Sin embargo, no siempre se manifiesta esta diversidad con patrones pacíficos. Hay a veces una cierta impresión abarcadora, totalizadora: se percibe, a veces, ese mismo conmigo o contra mí que hasta hace poco, en teoría, era el que presidía la moral de aquella vieja normalidad imperante. Es como si la nueva política –que se ha convertido en vieja en poco tiempo, seguramente porque lo era ya en su primera chispa, como lo es ahora en sus cenizas–, que no ha renovado nada, sino ahondado en los viejos vicios de la política más vieja –sólo hace falta ver los enchufismos al más alto nivel, por los mismos motivos que esa nueva política, en sus orígenes, aseguraba señalar y criticar, antes de caer en ellos con más brío y sin discreción alguna–, después de fenecer, nos hubiera dejado únicamente la polarización identitaria. Mujeres y hombres, trans, binarios, no binarios, indigenistas, independentistas –esto es una raza sociológica aparte–, y todos los istas que se quiera, porque al otro lado sólo existe el heteropatriarcado españolista opresor. Y fascista, que no se nos olvide. Es decir: otra vez conmigo o contra mí –poco importa que dentro de cada fragmento también se empiecen a extender las grietas–, pero con el enemigo a las puertas.
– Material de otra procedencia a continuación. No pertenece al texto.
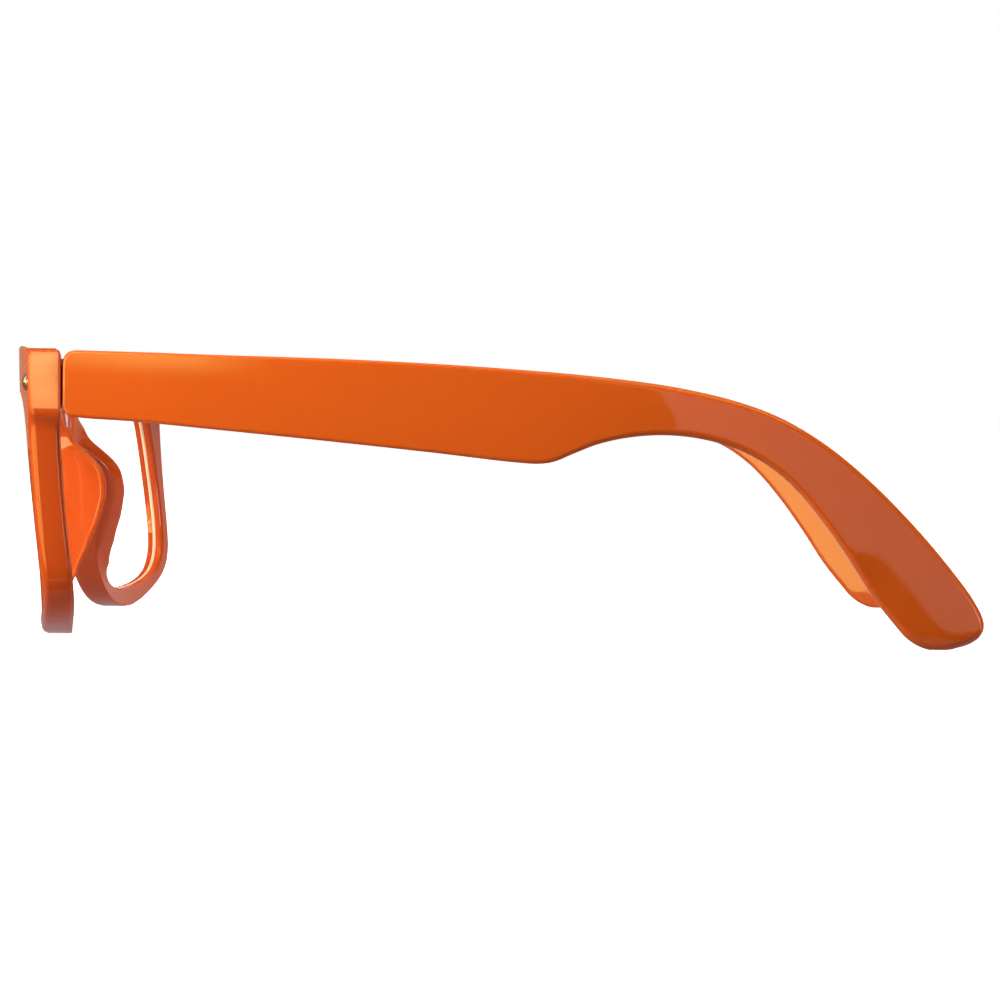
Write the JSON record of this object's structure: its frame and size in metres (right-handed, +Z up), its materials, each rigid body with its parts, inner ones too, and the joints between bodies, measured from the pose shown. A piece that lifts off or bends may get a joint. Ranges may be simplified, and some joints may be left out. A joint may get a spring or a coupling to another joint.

Para extender el concepto, al menos en España, era preciso desacreditar, o incluso degradar, el único momento de nuestra vida reciente en que hemos remado hacia un lugar de encuentro, de generosidad y renuncia, por supuesto, pero también ganancia colectiva: la Transición. Claro que se cometieron errores, y algunos de bulto. Pero cuando se vindica un tiempo, lo que se pone en valor no es únicamente una pretendida perfección jurídica de las operaciones –que no fue tal–, sino la altura de un andamiaje ético y social que, al menos, nos hizo trabajar para buscarlo, precisamente, por encima de nuestras diferencias.
No es que esté bien que se defienda el derecho de todos: es que es imprescindible dentro de un Estado de Derecho. Pero me falta algo en el aire, echo de menos una sensación en las conversaciones, en la misma visión de la cultura, el arte y la literatura: vamos a salir un poco de nosotros, vamos a abandonar el narcisismo de pensar que todo el mundo tiene que girar en torno a mí, para entender los mundos que también gravitan en mi propio sistema solar. Y para eso, lo primero que tengo que entender es que el rey sol no me mira a los ojos cada vez que me encuentro en el espejo. Pasará esta época y es posible que venga otra peor: pero la polarización identitaria ya ha marcado la nuestra. Claro que hace falta infinitamente más talento para entender al contrario, pero eso lo dejamos para los nostálgicos de los años 70. Ya sólo nos queda el individuo sin etiquetar.